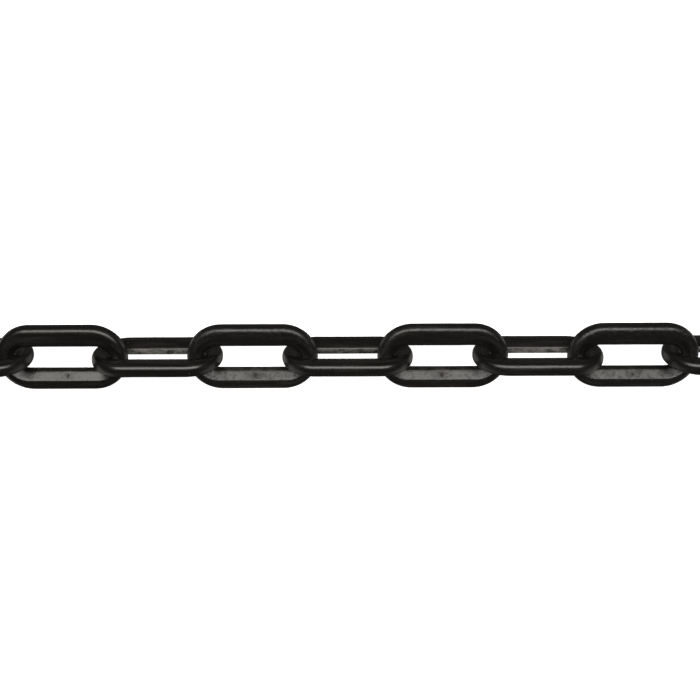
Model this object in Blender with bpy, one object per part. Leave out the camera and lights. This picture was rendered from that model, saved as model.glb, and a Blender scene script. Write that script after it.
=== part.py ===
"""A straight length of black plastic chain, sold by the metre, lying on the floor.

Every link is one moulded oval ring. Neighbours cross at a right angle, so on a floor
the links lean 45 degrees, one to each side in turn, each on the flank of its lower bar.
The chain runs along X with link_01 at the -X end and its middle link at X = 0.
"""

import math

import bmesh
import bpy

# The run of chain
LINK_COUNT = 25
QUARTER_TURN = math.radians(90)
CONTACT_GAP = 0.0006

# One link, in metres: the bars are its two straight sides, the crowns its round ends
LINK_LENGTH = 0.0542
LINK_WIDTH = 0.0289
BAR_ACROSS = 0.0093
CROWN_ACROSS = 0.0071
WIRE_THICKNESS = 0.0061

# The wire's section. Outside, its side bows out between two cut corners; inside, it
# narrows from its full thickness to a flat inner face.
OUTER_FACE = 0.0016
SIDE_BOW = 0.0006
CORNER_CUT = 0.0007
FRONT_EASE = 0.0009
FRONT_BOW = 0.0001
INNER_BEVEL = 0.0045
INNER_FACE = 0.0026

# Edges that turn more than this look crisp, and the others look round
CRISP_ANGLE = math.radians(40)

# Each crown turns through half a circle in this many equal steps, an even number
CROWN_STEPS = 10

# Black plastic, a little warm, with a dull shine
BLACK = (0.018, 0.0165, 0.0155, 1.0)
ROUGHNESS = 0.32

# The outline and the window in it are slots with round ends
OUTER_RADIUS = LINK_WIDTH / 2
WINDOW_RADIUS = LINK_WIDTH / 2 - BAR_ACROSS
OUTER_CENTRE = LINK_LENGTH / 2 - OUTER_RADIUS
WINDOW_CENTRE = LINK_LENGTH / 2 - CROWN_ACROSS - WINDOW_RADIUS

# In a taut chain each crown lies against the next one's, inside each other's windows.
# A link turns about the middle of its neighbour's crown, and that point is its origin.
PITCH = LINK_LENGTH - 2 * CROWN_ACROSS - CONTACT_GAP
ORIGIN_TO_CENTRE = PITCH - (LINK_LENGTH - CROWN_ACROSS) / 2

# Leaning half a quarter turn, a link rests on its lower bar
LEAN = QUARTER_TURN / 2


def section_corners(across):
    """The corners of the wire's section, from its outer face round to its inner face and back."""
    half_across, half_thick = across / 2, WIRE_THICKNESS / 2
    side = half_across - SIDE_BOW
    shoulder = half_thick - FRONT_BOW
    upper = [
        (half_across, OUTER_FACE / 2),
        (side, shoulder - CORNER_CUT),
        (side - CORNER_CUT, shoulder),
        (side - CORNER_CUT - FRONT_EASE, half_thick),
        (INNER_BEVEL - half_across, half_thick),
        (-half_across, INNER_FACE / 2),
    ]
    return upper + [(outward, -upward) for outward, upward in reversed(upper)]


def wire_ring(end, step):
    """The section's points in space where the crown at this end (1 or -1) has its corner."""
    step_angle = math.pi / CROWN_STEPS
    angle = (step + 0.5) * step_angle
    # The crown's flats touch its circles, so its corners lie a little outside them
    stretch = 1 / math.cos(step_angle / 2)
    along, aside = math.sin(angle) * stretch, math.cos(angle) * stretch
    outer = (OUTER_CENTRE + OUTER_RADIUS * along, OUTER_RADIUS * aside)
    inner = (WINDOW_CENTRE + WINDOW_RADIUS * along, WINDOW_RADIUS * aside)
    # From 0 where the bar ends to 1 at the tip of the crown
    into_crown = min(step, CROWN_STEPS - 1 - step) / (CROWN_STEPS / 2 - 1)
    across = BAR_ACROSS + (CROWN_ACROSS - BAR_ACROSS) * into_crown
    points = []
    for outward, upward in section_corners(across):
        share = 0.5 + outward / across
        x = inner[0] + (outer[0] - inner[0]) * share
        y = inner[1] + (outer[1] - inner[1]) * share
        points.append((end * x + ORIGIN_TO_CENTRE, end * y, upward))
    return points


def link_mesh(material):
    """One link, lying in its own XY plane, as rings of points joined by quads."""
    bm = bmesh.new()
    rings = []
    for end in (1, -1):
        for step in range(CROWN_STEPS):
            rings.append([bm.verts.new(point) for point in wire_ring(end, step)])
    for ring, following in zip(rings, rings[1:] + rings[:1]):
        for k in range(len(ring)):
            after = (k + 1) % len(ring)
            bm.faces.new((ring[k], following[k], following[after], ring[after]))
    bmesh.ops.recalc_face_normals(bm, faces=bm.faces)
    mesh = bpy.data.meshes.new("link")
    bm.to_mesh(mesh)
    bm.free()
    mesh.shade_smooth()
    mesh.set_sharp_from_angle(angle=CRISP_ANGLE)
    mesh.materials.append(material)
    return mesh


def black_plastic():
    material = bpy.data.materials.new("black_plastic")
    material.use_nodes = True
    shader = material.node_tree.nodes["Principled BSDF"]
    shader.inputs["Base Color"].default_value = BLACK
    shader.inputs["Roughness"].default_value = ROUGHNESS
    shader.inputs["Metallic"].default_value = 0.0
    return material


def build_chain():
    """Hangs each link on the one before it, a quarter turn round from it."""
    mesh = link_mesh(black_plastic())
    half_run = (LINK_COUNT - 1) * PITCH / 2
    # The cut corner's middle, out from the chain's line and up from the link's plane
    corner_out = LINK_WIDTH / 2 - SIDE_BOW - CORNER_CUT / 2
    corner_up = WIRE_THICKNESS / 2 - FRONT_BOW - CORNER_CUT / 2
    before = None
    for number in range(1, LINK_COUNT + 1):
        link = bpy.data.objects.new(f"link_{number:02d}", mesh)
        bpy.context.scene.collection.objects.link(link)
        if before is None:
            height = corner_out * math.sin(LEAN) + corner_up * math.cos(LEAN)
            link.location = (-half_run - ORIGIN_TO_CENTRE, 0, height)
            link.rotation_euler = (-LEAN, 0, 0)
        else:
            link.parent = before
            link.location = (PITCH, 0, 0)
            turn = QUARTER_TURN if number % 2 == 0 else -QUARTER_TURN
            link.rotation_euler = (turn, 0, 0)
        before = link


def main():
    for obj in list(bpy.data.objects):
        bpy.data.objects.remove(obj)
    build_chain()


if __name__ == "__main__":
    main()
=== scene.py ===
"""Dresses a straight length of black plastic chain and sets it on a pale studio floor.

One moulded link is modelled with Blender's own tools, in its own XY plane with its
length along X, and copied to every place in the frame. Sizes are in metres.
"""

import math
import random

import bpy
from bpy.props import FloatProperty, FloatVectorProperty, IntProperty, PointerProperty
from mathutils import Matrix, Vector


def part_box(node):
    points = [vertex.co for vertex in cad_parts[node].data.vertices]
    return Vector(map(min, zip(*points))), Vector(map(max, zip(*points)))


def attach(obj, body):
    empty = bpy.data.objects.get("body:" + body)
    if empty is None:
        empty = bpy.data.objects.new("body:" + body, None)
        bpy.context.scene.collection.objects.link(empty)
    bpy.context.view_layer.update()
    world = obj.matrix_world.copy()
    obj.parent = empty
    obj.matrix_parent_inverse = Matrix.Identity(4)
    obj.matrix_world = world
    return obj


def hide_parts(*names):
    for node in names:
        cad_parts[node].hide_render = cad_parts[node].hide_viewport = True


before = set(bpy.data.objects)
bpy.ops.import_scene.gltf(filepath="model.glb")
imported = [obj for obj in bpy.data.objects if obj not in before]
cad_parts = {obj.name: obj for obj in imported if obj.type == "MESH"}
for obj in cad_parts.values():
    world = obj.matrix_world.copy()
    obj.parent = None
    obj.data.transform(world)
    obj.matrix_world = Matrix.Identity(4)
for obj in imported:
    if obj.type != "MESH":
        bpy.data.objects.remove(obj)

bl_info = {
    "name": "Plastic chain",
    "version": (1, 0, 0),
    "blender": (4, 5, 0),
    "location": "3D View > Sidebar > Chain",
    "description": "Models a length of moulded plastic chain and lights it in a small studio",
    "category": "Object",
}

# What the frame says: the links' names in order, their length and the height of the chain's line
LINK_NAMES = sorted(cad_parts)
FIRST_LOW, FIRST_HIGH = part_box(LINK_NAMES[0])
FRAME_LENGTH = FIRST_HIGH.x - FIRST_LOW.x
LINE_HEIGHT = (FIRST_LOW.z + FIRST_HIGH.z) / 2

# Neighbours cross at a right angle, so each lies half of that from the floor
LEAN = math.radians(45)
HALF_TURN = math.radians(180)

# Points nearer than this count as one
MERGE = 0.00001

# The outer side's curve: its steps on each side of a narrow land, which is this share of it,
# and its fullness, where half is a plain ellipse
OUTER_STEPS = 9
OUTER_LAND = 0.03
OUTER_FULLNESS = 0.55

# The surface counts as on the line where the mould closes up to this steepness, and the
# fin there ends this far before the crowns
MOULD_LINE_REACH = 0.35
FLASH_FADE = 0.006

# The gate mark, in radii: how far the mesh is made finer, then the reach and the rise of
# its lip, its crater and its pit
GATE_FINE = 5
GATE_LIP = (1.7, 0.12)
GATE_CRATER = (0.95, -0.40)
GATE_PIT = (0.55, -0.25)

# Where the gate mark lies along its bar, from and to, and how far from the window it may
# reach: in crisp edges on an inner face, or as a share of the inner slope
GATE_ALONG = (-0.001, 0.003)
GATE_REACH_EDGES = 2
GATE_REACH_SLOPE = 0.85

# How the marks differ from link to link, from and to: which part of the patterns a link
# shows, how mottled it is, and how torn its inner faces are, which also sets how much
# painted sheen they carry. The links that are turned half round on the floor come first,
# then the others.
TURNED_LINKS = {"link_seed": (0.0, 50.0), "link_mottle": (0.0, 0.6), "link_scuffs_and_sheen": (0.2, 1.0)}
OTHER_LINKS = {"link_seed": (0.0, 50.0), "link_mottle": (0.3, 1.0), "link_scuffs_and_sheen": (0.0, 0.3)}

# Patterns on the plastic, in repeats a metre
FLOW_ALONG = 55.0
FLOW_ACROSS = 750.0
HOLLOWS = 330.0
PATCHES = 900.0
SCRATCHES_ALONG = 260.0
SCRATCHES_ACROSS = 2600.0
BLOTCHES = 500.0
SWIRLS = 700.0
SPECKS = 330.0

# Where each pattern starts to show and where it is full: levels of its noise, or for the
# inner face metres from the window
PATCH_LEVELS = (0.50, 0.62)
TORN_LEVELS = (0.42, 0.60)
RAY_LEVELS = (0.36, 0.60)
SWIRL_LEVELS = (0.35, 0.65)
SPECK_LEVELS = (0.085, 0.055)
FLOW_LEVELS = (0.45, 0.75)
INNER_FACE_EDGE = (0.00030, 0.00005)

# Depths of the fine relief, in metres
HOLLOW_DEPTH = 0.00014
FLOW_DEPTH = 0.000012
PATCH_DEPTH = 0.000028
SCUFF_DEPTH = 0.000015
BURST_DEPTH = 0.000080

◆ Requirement
Print, unaltered, every line from the beginning of the material down to the line with "on the floor.".

◆ Answer to the problem
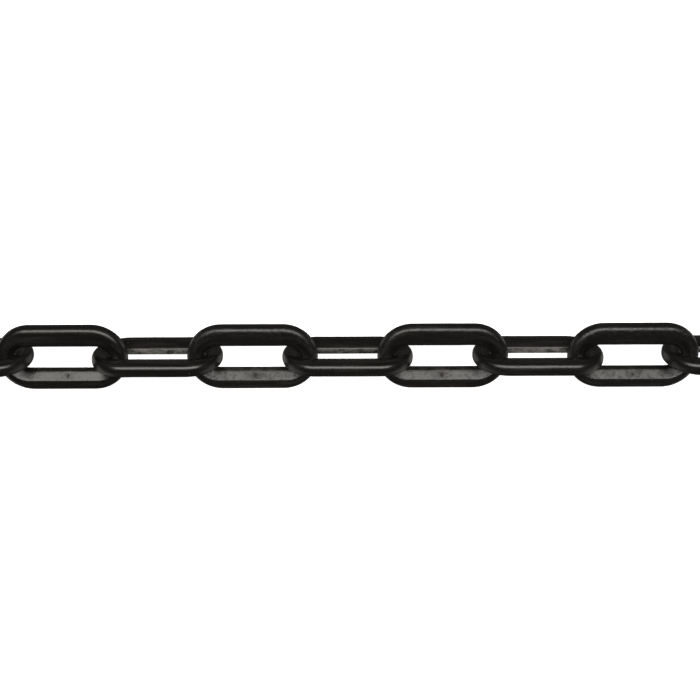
Model this object in Blender with bpy, one object per part. Leave out the camera and lights. This picture was rendered from that model, saved as model.glb, and a Blender scene script. Write that script after it.
=== part.py ===
"""A straight length of black plastic chain, sold by the metre, lying on the floor.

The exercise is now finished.